Firefighters went from room to room, checking on the kids as they handed out
bottle water and snacks.
Another
crisis happened in mid-lock down. One of Lily’s classmates has a severe peanut
allergy, and some of the packaged cookies the firemen handed out had nut traces
in it. She went into anaphylactic shock, and Mrs. D. had to call for the
firefighters to come back. They stabbed her with an ephedrine pen, and they
took her away in a paramedic ambulance. She had a double adventure that day,
and was the only one who got to leave the school early.
The
suspect moved around on school grounds for a while, and then jumped back over
the fences and went back into the apartment complex.
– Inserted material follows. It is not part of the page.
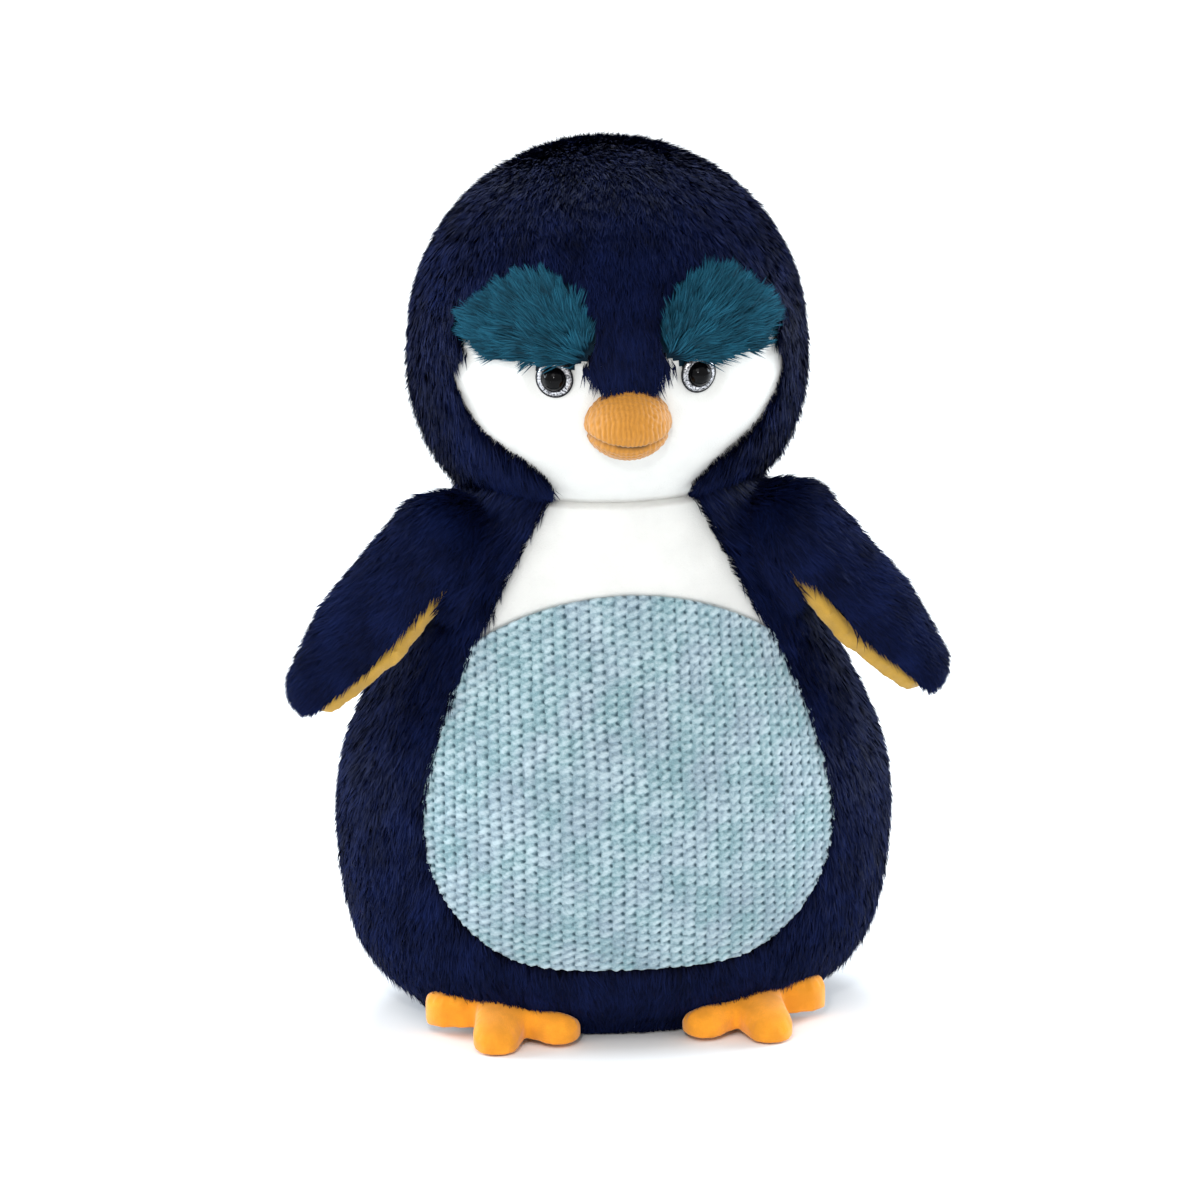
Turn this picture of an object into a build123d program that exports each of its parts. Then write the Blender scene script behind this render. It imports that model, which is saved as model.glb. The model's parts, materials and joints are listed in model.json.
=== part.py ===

That’s when the circling
helicopters and the SWAT teams tightened their noose and grabbed him.
It
took several hours to search the apartments, the neighborhood, and the school
to make sure there were no accomplices hiding, and then the police gradually
opened up the streets again. By the time the police finally led the suspect out
in handcuffs, CBS news was in place they got the video shot that aired during
the 6 p.m. news report.
The
suspect was wanted in a gang-related double homicide that had happened six
months prior, and he’d been living underground ever since, moving from place to
place. An ex-girlfriend finally turned him in.
Then
the news interviews began. Some moms, including my wife Robin, insisted that
during the interview the cameraman only shoot the young heroes from the knees
down, so the kids could not be targeted by any of the suspect’s disgruntled
fellow gang members. All you see are her silver shoes. Check it out:
The
kids were supposed to be out of school for a half day at 1:30 p.m. that day,
but they finally left campus at 5:30 p.m. The Kindergarten parents gathered in
Bradley’s backyard for his late-starting birthday party and Spring Break
kick-off.
We
stood around, drinking wine and beer and staring at our screaming kids, dazed,
wondering what had happened to the world since we were in Kindergarten.